Acc5326 financial intermediate accounting ii

ACC5326 Financial Intermediate Accounting II


Week 2 Assignment 2

E-1 (Entries for Bond Transactions—Straight-Line) Celine Dion Company issued $600,000 of 10% 20-year bonds on January 1, 2014, at 102 Interest is payable semiannually on July 1 and January 1. Dion Company uses the straight-line method of amortization for bond premium or discount.



Prepare the journal entries to record the following.

(a) The issuance of the bonds.

(b) The payment of interest and related amortization on July 1, 2014.

(c) The accrual of interest and the related amortization on December 31, 2014.



Assume the same information as in E-1, except that Celine Dion Company uses the effective-interest method of amortization for bond premium or discount.  Assume an effective yield of 9.7705%



Prepare the journal entries to record the following. (Round to the nearest dollar.)

(a) The issuance of the bonds.

(b) The payment of interest and related amortization on July 1, 2014.

(c) The accrual of interest and the related amortization on December 31, 2014.

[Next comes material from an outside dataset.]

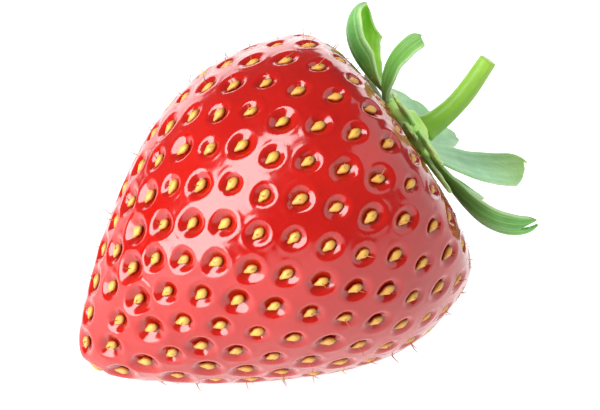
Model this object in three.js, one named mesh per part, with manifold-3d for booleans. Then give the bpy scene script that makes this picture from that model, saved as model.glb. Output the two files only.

P-1 (Issuance and Retirement of Bonds)

Venezuela Co. is building a new hockey arena at a cost of $2,500,000. It received a downpayment of $500,000 from local businesses to support the project, and now needs to borrow $2,000,000 to complete the project. It therefore decides to issue $2,000,000 of 10.50% 10-year bonds. These bonds were issued on January 1, 2013, and pay interest annually on each January 1. The bonds yield 10.00%. Venezuela paid $50,000 in bond issue costs related to the bond sale.


Note: Use of tables or financial calculators may result is slightly different values due to rounding and significant digits.



(a) Prepare the journal entry to record the issuance of the bonds and the related bond issue costs incurred on January 1, 2013.

(b) Prepare a bond amortization schedule up to and including January 1, 2017, using the effective interest method.

(c) Assume that on July 1, 2016, Venzuela Co. retires half of the bonds at a cost of $1,065,000 plus accrued interest. Prepare the journal entry to record this retirement.


Hint: Resolve value of unamortized bond issue costs for the bonds being retired.

Hint: Resolve carrying value of the bonds being retired.


P-2 (Comprehensive Bond Problem)

(Note: Calculations with financial calculators or tables might result in slightly different values due to rounding.)


In each of the following independent cases the company closes its books on December 31.
For the two cases prepare all of the relevant journal entries from the time of sale until the date indicated. Use the effective interest method for discount and premium amortization (construct amortization tables where applicable). Amortize premium or discount on interest dates and at year-end. (Assume that no reversing entries were made.)


Instructions: (Round to the nearest dollar.)

1. Sanford Co. Sells $500,000 of 10% bonds on March 1, 2014. The bonds pay interest on September 1 and March 1. The due date of the bonds is September 1, 2017.

The bonds yield 12% Give the entries through December 31, 2015.


2. Titania Co. Sells $400,000  of 12% bonds on June 1, 2014. The bonds pay interest on December 1 and June 1. The due date of the bonds is June 1, 2018. The bonds yield 10% On October 1, 2015, Titania buys back $120,000 worth of the bonds for $126,000 (includes accrued interest). Give the entries through December 31, 2016.


Week 2 Assignment 2

Case 1

On March 1, 2011, Silicon Company sold  its 5-year, $1,000 face value, 9% bonds dated March 1, 2011 at an effective annual interest rate (yield) of 11%. Interest is payable semiannually, and the first interest payment date is September 1, 2011. Silicon  uses the effective-interest method of amortization. Bond issue costs were incurred in preparing and selling the bond issue. The bonds can be called by Silicon  at 101 at any time on or after March 1, 2012


Answer the following questions:

(a) (1) How would the selling price of the bond be determined?

(2) Specify how all items related to the bonds would be presented in a balance sheet prepared Immediately after the bond issue was sold.

(b) What items related to the bond issue would be included in Silicon ’s 2011 income statement, and
how would each be determined?

(c) Would the amount of bond discount amortization using the effective-interest method of amortization be lower in the second or third year of the life of the bond issue? Why?


(d) Assuming that the bonds were called in and retired on March 1, 2012, how should Silicon report
the retirement of the bonds on the 2012 income statement?